Stamen - Data n(arr)atives
Notes from Stamen's About Our Stuff talk by Eric Rodenbeck, Michal Migurski and Tom Carden, 14 May 07 at the National Maritime Museum, London. Organised by NMM's Foe Romeo.
My own comments and asides in [square brackets].
Data viz is a medium.
Data viz is not primarily tooling, technology or methodology.
They work with live/vast/deep data, but increasingly the live.
Earlier projects:
- EricR's history at Quokka: sailing has clearly been like most sports for years now - the data and its understanding/visualisation happens outside the athlete and their immediate tools-of-trade, in a support boat, [or in the F1 pits, or at the side of the pitch.]
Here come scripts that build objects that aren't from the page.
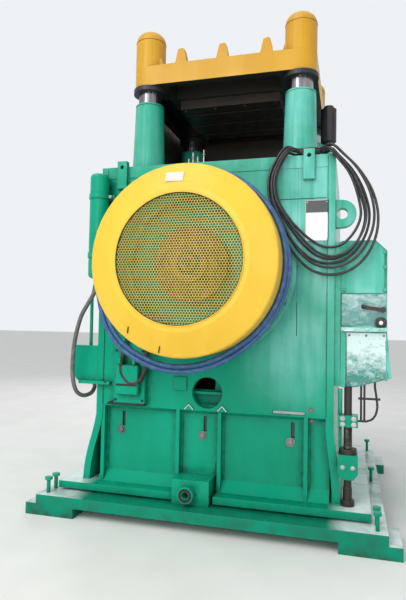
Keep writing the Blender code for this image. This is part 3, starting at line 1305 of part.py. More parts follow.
def lubricator():
    """The post on the deck and the oil reservoir that it carries."""
    low = DECK_TOP + SEAT_GAP
    foot = low + LUBE_FOOT_THICK
    place = (LUBE_X, LUBE_Y, 0)
    post = [(0, low), (LUBE_FOOT, low), (LUBE_FOOT, foot), (LUBE_POST, foot), (LUBE_POST, LUBE_LOW), (0, LUBE_LOW)]
    piece("lubricator_post", turned(post, "Z", place, SMALL_SIDES), green_enamel())
    bottom = LUBE_LOW + SEAT_GAP
    rim = LUBE_HIGH - LUBE_CAP_HEIGHT
    vessel = [
        (0, bottom), (LUBE_POST, bottom), (LUBE_RADIUS, bottom + LUBE_CAP_HEIGHT), (LUBE_RADIUS, rim),
        (LUBE_CAP, rim), (LUBE_CAP, LUBE_HIGH), (0, LUBE_HIGH),
    ]
    piece("lubricator_reservoir", turned(vessel, "Z", place, 20), blue_enamel())


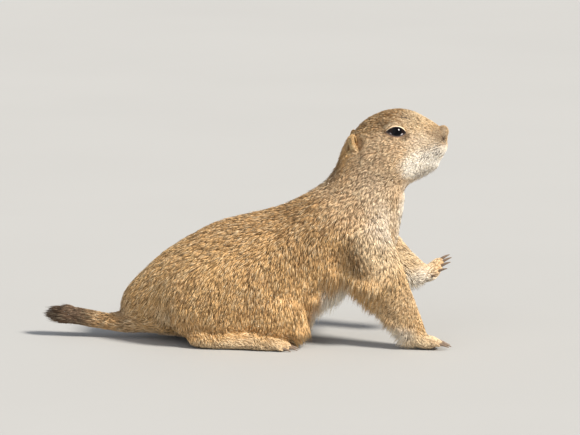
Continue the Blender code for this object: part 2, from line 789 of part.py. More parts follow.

- Graffiti archaeology: layers
- Moveon: helping the community get a live sense of itself
- Flickr/Mappr: use of tags to anonymously aggregate information - participants don't know each 0ther. But once they learn of aggregating tools they may change their behaviour (eg users deliberately adding more tags)
- [there's a strong a thread here about making an activity understandable by making it visible, turning it into a graspable story. Data narratives.]
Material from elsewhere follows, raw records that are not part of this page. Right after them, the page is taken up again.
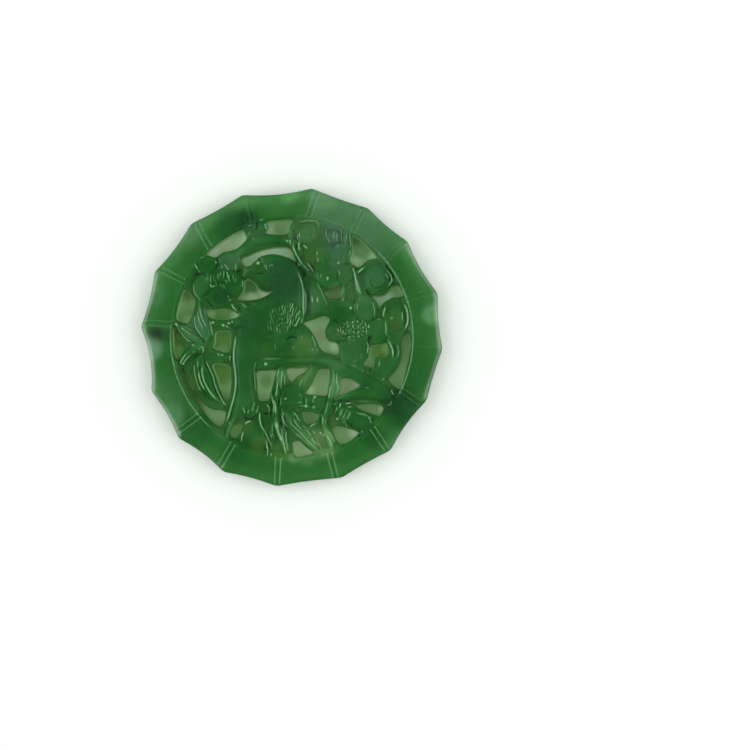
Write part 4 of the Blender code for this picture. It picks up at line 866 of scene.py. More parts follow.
relief += LINE_RISE * fine_line
face = np.where(stone > -OVERHANG, relief, GROUND)
bend = face - blurred(face, CREASE_WIDTH)
# Painted shade in creases and painted highlight on edges that stand clear, noted in ridge.
ridge += np.where(on_stem, 0, CREASE_LOOK * np.where(bend > 0, CLEAR_LOOK, 1) * bend)
# The fine line and the threads add their painted highlight, and the threads' hollows painted shade.
ridge = np.clip(ridge + fine_line + np.where(on_stem, threads(heading, REACH)[1], 0), -1, 1)
relief += WAVE * sum(share * np.sin(along_x * X + along_y * Y + start)
                     for along_x, along_y, start, share in WAVES)
relief = np.minimum(relief, SLICE_TOP)


# =============================================================== carved stone
# The whole pendant as one closed skin: the gridded face, the walls of the
# openings, the round rim and the flat back, stitched along shared points.
MM = 0.001                # metres
SHOULDER = 0.42           # radius of the rounded edge round each opening
SNAP = 0.35               # grid points this near an edge, in steps, are moved onto it
LEAST_SLOPE = 0.5         # of the plan, where two edges are equally near and it has a fold
WALL_LEVELS = ((0.62, 0.12), (0.30, 0.20))   # share of the height, and how far it bulges
INNER_CUTS, OUTER_CUTS = 6, 20    # facets over the stem: inside its crest, and on to the back
LEAVE_HOLES = 2           # the triangulation's mode that fills faces but not holes
WELD = 1e-7               # points nearer than this would be joined by it
SHARPEST = 55             # degrees between two faces that still look smooth

plan = np.minimum(stone, PLATE_RADIUS - REACH)
slope_x, slope_y = np.gradient(plan, GRID_STEP)
steep = np.maximum(np.hypot(slope_x, slope_y), LEAST_SLOPE)
slope_x, slope_y = slope_x / steep, slope_y / steep


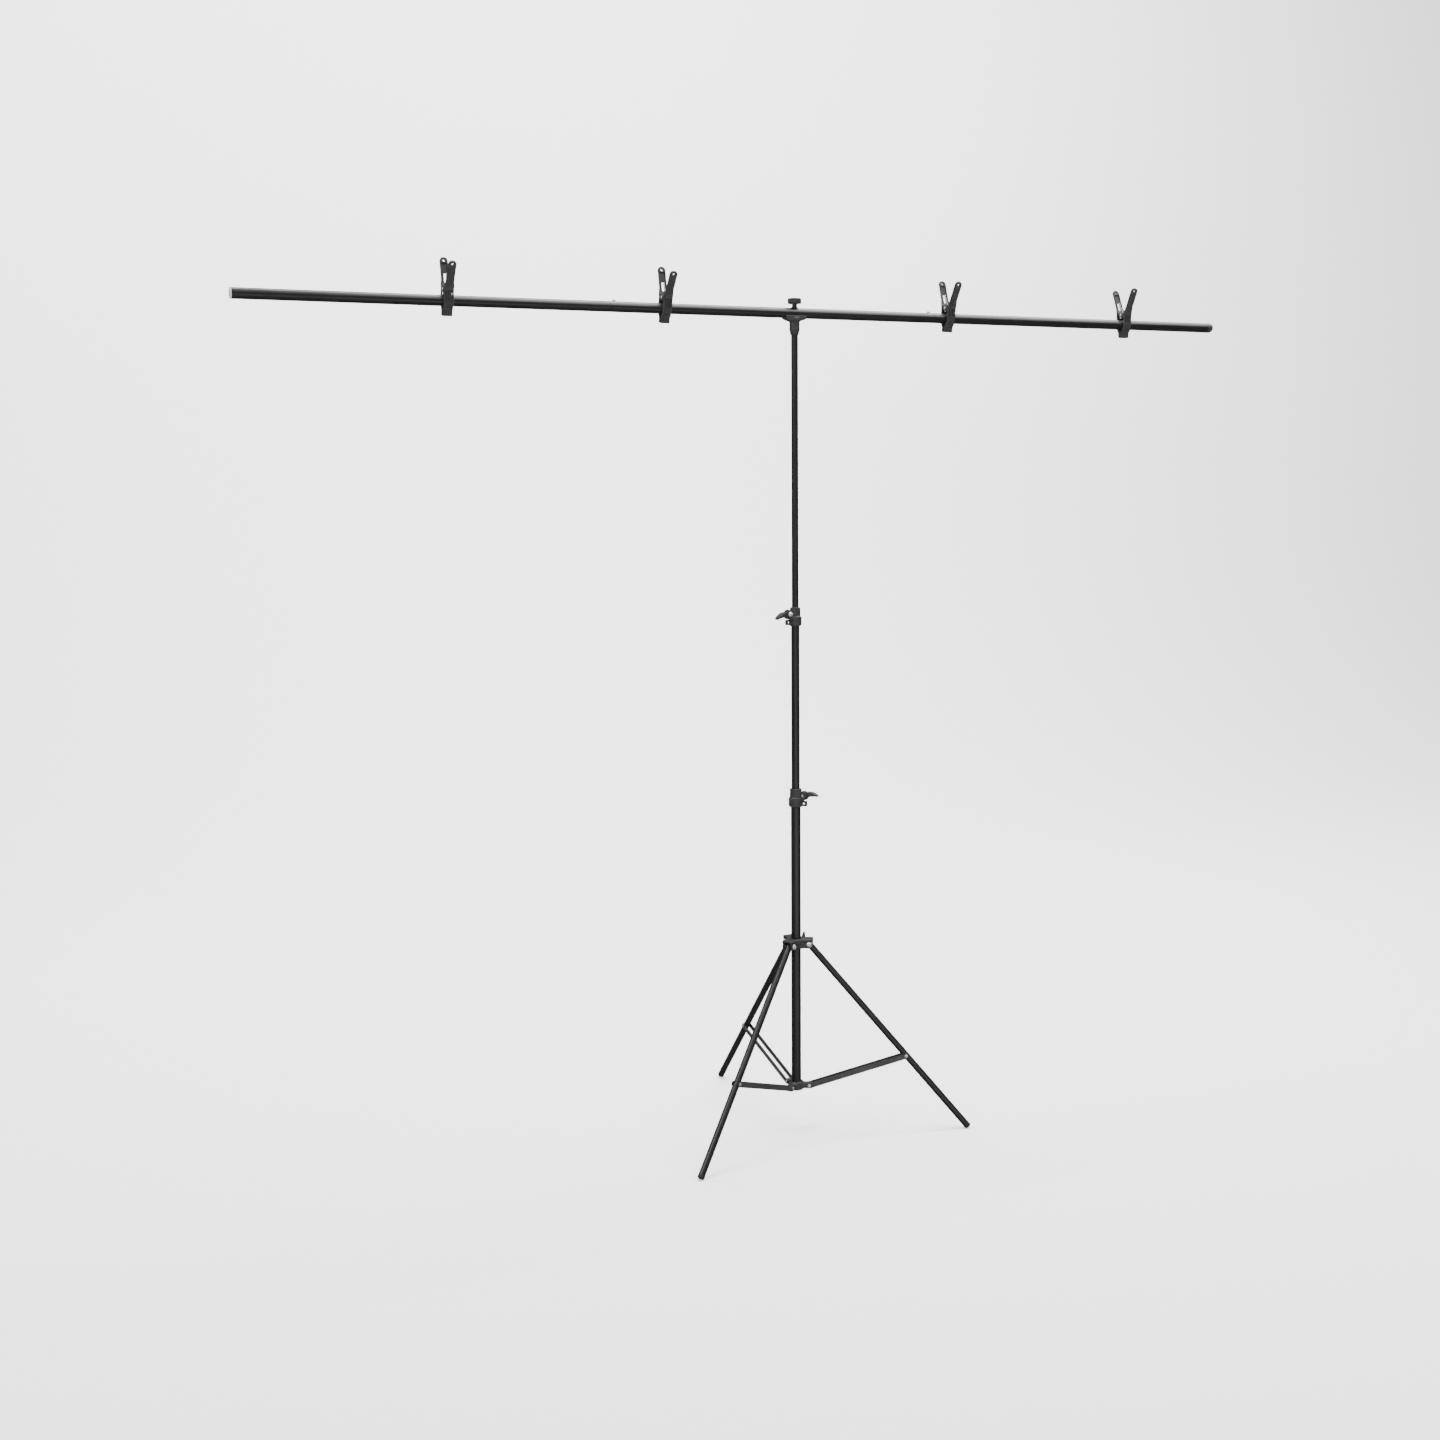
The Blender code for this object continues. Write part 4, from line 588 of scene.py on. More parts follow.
def upper_hub_field(p):
    """A round core, a star-shaped rim over it, and two rounded ears under the rim for each leg.

    The core and the rim are blended in plan and then cut off level, so their flat faces stay flat.
    """
    bore = LOWER_TUBE_RADIUS + GAP
    bottom, top = UPPER_HUB_BOTTOM, UPPER_HUB_TOP
    z = p[..., 2]
    core = np.hypot(p[..., 0], p[..., 1]) - bore - UPPER_CORE_WALL
    star = core
    reach = HINGE_RADIUS + HUB_NOSE
    ear_half = EAR_HALF - EAR_INSET
    for azimuth in LEG_AZIMUTHS:
        q = leg_view(p, azimuth)
        across = np.abs(q[..., 1])
        arm = meet(across - EAR_HALF, np.maximum(q[..., 0] - reach, -q[..., 0]), STAR_EDGE)
        star = join(star, arm, STAR_FILLET)
        ears = meet(across - ear_half, np.maximum(q[..., 0] - reach + EAR_INSET, -q[..., 0]), EAR_EDGE)
        round_end = np.hypot(np.maximum(q[..., 0] - HINGE_RADIUS, 0), np.minimum(z, 0))
        core = join(core, meet(ears, round_end - HUB_NOSE + EAR_INSET, EAR_EDGE), EAR_FILLET)
    rim = meet(star, np.maximum(z - top, top - RIM_DEPTH - z), RIM_EDGE)
    core = meet(core, np.maximum(z - top + CORE_DROP, bottom - z), CORE_EDGE)
    hub = join(core, rim, RIM_FILLET)
    lock = leg_view(p, LOCK_AZIMUTH)
    lock_in, lock_out = (0, 0, LOCK_HEIGHT), (LOCK_SEAT, 0, LOCK_HEIGHT)
    boss = rod_field(lock, lock_in, lock_out, LOCK_BOSS_RADIUS, LOCK_BOSS_EDGE)
    hub = join(hub, boss, LOCK_BOSS_FILLET)
    for azimuth in LEG_AZIMUTHS:
        q = leg_view(p, azimuth)
        fork_low = (bore + HUB_WALL, -STRIP_INNER, bottom - FORK_BELOW)
        fork = box_field(q, fork_low, (2 * reach, STRIP_INNER, FORK_CEILING), FORK_ROUNDING)
        hub = cut(hub, fork, FORK_EDGE)
        hole = np.hypot(q[..., 0] - HINGE_RADIUS, q[..., 2]) - BOLT_RADIUS - GAP
        hub = cut(hub, np.maximum(hole, -q[..., 0]), HOLE_EDGE)
    lock_hole = rod_field(lock, lock_in, (FAR, 0, LOCK_HEIGHT), LOCK_HOLE_RADIUS, 0)
    return cut(cut(hub, lock_hole, HOLE_EDGE), np.hypot(p[..., 0], p[..., 1]) - bore, BORE_EDGE)


HUB_PLACE = place((COLUMN_X, COLUMN_Y, HINGE_Z))
upper_hub = moulding(
    "upper_hub_star",
    upper_hub_field,
    (-hub_reach, -hub_reach, UPPER_HUB_BOTTOM),
    (hub_reach, hub_reach, UPPER_HUB_TOP),
    CELL,
    HUB_PLACE,
)
fit(upper_hub, "upper_hub", "black_plastic", MOULDED_ABS, "upper_hub")

# Leg bolts: one through each fork, zinc plated, with a wide low head at both ends, slotted for a
# screwdriver.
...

- wanted more distance from their data in order to be able to see it clearly (and act upon its stories). "mile high view".
- Digg Swarm: mesmeric realtime data viz: stories surrounded by dancing, moving users.
- [interesting visual metaphor: they look like sunflowers in which the petals - the users, round yellow dots - are also the bees pollinating the flower]
- With Scott Snibbe, [whose Myrmegraph is still a delight 8 years on]
- background layer of aggregated historical data building up, foreground layer of live activity.
- [GPS is good for stuff that remains outdoors most of the time: vehicles]
- When Cabs changed their GPS timings and tech methods, the viz broke slightly: eg 1 GPS fix per 3 min (instead of per 1 min) suddenly meant that the street grids itself (the right angles) was no longer being described.or broke completely: becomes completely meaningless [though still attractive to look at].
- [So there's a need here to fit the viz to the data. Don't show the street map underneath if the data on it doesn't fit. Also: be more aware of what services (the infoviz) depend on the data underneath]
- pulling together data from public sources, releasing functionality part by part [this is a great project, and we must see whether it can be done in the UK/Eu too]
- modest maps
- Flash code to pull in map elements from other providers eg Google, MS etc. BSD licence.
- Great for projects that need higher level of control than Google provides. Not so great for getting-going-really-fast.
- side effects: start to expose patterns of policing behaviour: eg prostitution is policed in periodic sweeps rather than a background no-broken-windows activity
- interoperation: SF and Oakland refer to same crimes with different names [no-one involved in inter-agency criminal justice and policing will be particularly surprised at this]
Indiana 911 service:
- live viz shows which call centres in Indiana are taking 911 emergency calls [surprised that one state has seems to have 20+ call centres, even though it's 6+m ppl]
- One metropolitan call centre has so much activity that some visualisations aren't able to handle it - a heatmap had this one call centre literally eclipsing others. (a problem of both scaling and viz type).
- important: showing clarity/meaning in the data they already have, not offering a predictive capability.
- [this project looks really impressive, but I imagine selling clarifiying-your-existing-data can be hard.]
Varying precision [a topic close to my heart recently]:
- "odessa" vs "odessa, texas, zipcode, latlong" - use the input to zoom in but how to express the degree of confidence?
- Oakland: literally blurring the data points. Also showing social shadows or "residual hauntings": something that implies a trailing impact historically after a crime incident [so this is a metaphor, right? It's not a description of some measured quanta of social impact, but a metaphor for it - it reminds us that there are downstream effects.]
- Cabspotting: because the Bay bridge is on two decks, they have good GPS data for the top, E->W deck (the taxis follow the line of the bridge, but on the lower, W->E deck the taxis appear to shortcut across the water as there are fewer GPS data points recorded to connect up.
[So there's a sense there that when we step back [oh look! Another metaphor - they're everywhere aren't they?] from "raw data" to something more like an abstracted, approximation visually we can sometimes better understand it. A visual metaphor. Become less precise in order to get a better view. If metaphors are useful for understanding or for decision support when do they go too far and become mere ornament?]
[This is an interesting area. We're currently working on how to present information in ways that don't immediately break when you mix consistent and precise data together with inconsistent and vague data. The other day I described this to Eric as "making apps that were all about the 'probably'."]
Other stuff:
- How much data do we need for it to be meaningful? Personal relevance/knowledge of the domain/locale means often very little.
- communicability: making urls still relevant and pinpoint even when user pan-drags a map.
- notion of increasing visualisation literacy/expectation
- Carden: viz serves the data; viz as a way into the data, not the end result of the data.